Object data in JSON
- - - - -

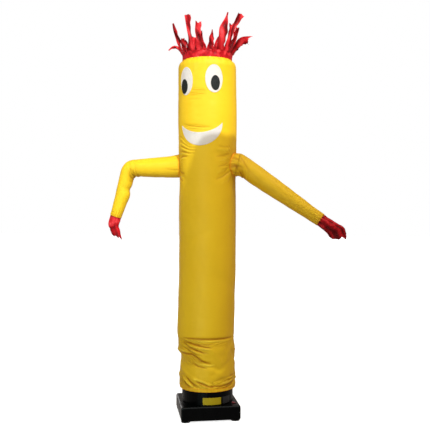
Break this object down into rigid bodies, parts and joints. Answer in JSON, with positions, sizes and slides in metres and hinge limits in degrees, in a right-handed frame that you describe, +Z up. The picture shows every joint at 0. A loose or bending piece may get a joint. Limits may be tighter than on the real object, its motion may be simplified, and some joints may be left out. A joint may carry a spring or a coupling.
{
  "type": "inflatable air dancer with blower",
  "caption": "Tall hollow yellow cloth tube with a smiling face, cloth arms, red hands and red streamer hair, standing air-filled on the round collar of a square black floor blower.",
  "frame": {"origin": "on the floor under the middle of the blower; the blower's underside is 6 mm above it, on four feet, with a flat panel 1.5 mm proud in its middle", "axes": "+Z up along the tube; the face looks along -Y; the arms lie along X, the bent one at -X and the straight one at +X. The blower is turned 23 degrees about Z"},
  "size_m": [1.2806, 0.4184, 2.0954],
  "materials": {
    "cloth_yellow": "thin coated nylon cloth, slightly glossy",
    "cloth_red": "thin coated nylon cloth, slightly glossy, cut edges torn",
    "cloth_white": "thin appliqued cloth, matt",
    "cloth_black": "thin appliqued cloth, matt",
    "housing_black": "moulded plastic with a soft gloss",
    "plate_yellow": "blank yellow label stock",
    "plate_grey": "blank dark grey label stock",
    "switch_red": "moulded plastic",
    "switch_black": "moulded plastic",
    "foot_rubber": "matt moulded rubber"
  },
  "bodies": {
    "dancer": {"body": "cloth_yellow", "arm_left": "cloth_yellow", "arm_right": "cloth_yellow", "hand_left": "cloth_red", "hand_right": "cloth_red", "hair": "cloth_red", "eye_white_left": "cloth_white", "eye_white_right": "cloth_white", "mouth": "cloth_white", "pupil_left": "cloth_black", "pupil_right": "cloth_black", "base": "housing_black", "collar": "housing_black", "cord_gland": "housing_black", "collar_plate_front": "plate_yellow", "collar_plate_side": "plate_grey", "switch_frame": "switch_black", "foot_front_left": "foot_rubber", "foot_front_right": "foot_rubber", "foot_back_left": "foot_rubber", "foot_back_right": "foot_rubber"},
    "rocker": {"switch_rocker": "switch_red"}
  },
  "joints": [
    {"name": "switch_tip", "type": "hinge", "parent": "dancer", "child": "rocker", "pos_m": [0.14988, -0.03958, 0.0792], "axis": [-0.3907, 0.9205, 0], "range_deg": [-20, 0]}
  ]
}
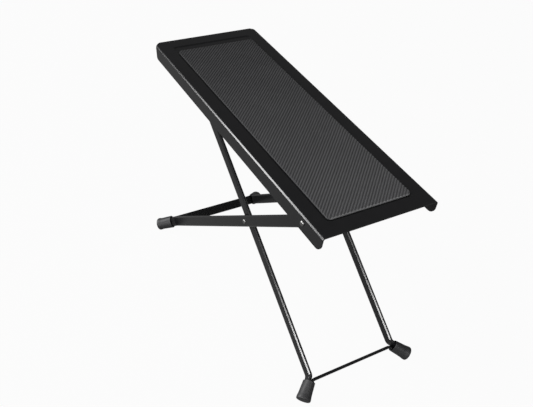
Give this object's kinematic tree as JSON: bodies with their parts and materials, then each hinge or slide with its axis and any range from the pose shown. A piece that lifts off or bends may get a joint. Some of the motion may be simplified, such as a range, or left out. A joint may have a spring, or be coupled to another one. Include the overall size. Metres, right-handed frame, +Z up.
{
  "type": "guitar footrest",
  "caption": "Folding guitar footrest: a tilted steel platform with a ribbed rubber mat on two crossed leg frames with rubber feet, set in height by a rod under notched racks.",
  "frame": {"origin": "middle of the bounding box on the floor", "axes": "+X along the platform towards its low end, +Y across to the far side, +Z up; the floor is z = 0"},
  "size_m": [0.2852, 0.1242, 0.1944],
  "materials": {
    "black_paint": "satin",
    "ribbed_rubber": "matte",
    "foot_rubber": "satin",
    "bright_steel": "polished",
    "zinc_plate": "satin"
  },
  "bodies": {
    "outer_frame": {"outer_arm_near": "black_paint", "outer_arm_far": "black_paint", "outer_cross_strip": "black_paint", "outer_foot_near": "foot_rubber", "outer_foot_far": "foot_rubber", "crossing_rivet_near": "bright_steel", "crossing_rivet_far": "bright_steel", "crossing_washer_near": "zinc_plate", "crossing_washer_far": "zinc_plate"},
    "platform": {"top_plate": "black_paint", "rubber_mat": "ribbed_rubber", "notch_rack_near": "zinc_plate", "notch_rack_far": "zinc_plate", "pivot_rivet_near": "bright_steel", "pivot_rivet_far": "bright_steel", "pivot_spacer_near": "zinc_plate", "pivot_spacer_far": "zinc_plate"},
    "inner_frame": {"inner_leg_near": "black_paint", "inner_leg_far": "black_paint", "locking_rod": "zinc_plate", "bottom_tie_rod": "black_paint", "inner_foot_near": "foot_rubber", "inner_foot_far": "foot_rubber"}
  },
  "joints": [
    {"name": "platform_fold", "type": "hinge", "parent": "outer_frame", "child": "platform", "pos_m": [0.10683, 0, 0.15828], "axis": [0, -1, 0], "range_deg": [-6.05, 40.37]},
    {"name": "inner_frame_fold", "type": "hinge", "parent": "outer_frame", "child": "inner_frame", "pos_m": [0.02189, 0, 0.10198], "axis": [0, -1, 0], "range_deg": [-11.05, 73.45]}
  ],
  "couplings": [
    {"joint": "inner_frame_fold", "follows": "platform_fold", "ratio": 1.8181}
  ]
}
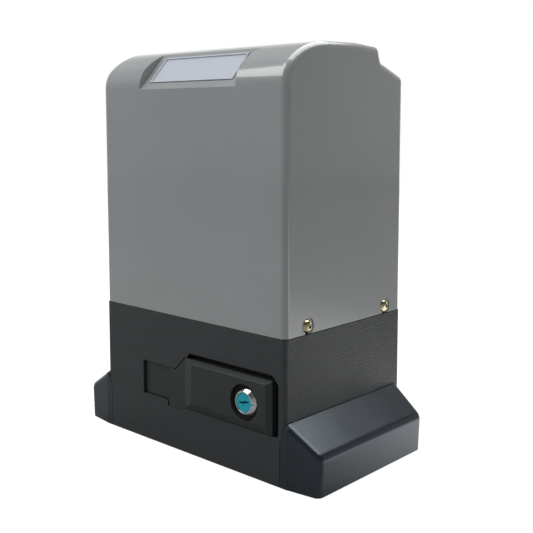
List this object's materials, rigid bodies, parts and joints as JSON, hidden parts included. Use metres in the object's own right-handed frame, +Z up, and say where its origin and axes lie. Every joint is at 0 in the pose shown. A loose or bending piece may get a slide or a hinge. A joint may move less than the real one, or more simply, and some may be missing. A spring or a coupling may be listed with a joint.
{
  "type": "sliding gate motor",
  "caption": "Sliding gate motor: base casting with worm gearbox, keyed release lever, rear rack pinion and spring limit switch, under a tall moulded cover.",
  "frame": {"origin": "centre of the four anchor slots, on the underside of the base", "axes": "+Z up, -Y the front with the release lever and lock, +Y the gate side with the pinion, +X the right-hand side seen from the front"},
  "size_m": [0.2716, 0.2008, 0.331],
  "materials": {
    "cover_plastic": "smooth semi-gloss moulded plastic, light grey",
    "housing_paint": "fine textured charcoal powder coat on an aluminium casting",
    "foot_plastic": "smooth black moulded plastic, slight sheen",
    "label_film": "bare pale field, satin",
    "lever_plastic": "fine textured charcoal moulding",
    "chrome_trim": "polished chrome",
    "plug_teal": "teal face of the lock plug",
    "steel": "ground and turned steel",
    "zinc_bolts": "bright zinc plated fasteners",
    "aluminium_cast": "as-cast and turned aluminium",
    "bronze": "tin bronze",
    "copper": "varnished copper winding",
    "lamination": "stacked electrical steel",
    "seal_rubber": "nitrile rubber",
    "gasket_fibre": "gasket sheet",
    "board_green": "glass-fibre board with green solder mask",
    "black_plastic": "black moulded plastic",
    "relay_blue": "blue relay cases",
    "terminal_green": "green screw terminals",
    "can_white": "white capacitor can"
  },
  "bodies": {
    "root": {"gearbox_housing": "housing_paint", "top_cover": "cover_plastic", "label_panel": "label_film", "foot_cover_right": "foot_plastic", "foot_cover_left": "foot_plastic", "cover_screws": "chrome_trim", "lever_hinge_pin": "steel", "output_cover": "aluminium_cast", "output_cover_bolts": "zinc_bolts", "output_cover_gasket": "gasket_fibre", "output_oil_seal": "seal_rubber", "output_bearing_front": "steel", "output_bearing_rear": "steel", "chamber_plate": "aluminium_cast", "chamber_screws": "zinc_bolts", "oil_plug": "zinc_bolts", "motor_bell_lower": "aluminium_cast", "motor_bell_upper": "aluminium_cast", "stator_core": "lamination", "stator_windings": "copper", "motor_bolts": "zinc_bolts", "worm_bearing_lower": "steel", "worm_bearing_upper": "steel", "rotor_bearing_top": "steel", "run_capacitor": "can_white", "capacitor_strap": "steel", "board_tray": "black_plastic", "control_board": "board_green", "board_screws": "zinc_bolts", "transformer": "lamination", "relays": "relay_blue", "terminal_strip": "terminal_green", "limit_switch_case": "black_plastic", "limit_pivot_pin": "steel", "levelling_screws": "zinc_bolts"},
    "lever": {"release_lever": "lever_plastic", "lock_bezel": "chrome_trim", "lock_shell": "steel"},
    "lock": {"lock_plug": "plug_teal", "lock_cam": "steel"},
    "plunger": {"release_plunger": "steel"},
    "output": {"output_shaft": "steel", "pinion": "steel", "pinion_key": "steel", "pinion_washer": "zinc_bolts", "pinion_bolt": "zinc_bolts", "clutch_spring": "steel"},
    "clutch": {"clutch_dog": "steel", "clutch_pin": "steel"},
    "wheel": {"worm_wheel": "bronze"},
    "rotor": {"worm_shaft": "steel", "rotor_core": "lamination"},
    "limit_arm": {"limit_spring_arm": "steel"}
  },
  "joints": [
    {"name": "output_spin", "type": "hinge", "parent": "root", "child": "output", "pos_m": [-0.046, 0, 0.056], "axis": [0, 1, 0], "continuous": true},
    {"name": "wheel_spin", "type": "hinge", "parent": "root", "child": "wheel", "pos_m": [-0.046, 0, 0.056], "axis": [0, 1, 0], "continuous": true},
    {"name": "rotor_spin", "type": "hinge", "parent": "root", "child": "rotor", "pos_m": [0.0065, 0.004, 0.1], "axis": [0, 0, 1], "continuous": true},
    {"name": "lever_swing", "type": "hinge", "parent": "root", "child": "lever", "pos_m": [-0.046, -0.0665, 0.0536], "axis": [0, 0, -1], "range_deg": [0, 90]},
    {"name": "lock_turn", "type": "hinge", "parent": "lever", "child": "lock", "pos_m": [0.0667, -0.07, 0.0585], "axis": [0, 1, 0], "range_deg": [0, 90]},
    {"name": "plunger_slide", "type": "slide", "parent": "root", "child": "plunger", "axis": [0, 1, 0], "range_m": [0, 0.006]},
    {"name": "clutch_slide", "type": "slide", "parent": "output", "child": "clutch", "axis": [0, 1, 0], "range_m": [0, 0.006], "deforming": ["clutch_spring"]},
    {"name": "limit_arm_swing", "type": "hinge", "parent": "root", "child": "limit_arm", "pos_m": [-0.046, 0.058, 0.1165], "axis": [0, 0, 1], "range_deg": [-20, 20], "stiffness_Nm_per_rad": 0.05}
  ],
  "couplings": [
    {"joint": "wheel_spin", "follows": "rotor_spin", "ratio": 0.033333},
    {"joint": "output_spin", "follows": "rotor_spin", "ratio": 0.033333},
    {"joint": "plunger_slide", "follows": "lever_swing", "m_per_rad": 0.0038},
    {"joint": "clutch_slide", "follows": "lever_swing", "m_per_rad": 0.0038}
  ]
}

- - - - -

• **EXERCISE BRIEF**
Gather all the lines that include the word "from" and copy them out.

• **ANSWER FOR THIS EXERCISE**
Give this object's kinematic tree as JSON: bodies with their parts and materials, then each hinge or slide with its axis and any range from the pose shown. A piece that lifts off or bends may get a joint. Some of the motion may be simplified, such as a range, or left out. A joint may have a spring, or be coupled to another one. Include the overall size. Metres, right-handed frame, +Z up.
  "frame": {"origin": "centre of the four anchor slots, on the underside of the base", "axes": "+Z up, -Y the front with the release lever and lock, +Y the gate side with the pinion, +X the right-hand side seen from the front"},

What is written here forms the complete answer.